Ce sont justement cet esprit de synthèse et un souci didactique prononcé qui constituent les deux qualités les plus importantes de ce livre. Grâce à une cohérence méthodologique et une présentation conséquente, l'auteur réussit à mettre un peu d'ordre là où auparavant régnait le chaos. Il est évident qu'un livre qui fait à peine 200 pages ne saurait résoudre les problèmes généraux de méthode et de systématisation et fournir en même temps des analyses détaillées. On peut toutefois regretter de temps à autre qu'il n'y ait pas plus d'illustrations et d'analyses empiriques. Certains passages difficiles deviennent de ce fait moins accessibles qu'on n'aurait pu le désirer. De même, j'aurais été heureux de trouver une discussion plus développée de certains problèmes qui traînent depuis longtemps dans la littérature linguistique. Par exemple: peut-on parler d'un sens littéral, et, si oui, (ce qui semble être la réponse de Moeschler), de quelle nature ce sens est-il?

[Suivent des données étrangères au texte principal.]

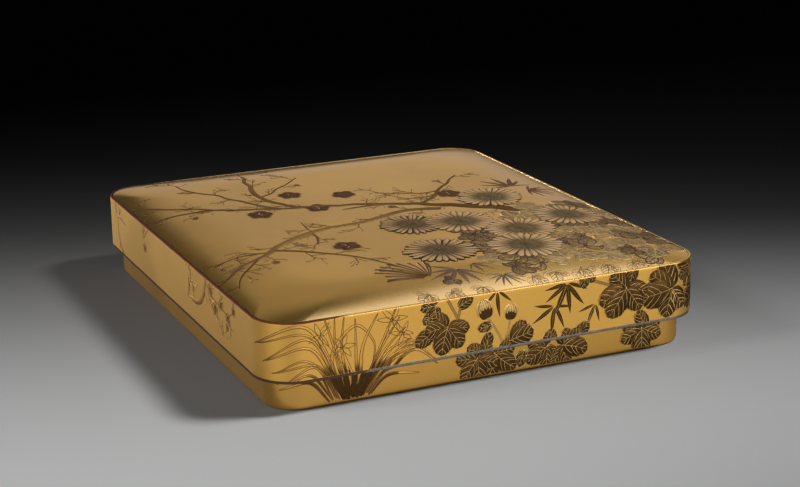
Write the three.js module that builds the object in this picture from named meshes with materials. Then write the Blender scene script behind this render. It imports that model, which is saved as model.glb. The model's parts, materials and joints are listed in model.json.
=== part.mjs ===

Ces petits soupirs ne suffisent cependant pas - tant s'en faut! - à gâter l'impression nettement positive que donne cet ouvrage. Nous avons en effet un grand besoin de travaux de synthèse qui soient à la fois originaux et didactiques. Et c'est là justement la force de Jacques Moeschler. Peu nombreux sont en effet ceux qui peuvent, comme lui, embrasser un domaine si vaste en si peu de pages, faciles à lire. Ce livre servira aussi bien ceux qui désirent une introduction à l'analyse du discours que ceux qui aimeraient se tenir au courant des dernières nouveautés dans ce domaine. La synthèse qu'il représente des deux écoles peut-être les plus intéressantes de la pragmatique linguistique romane est très réussie.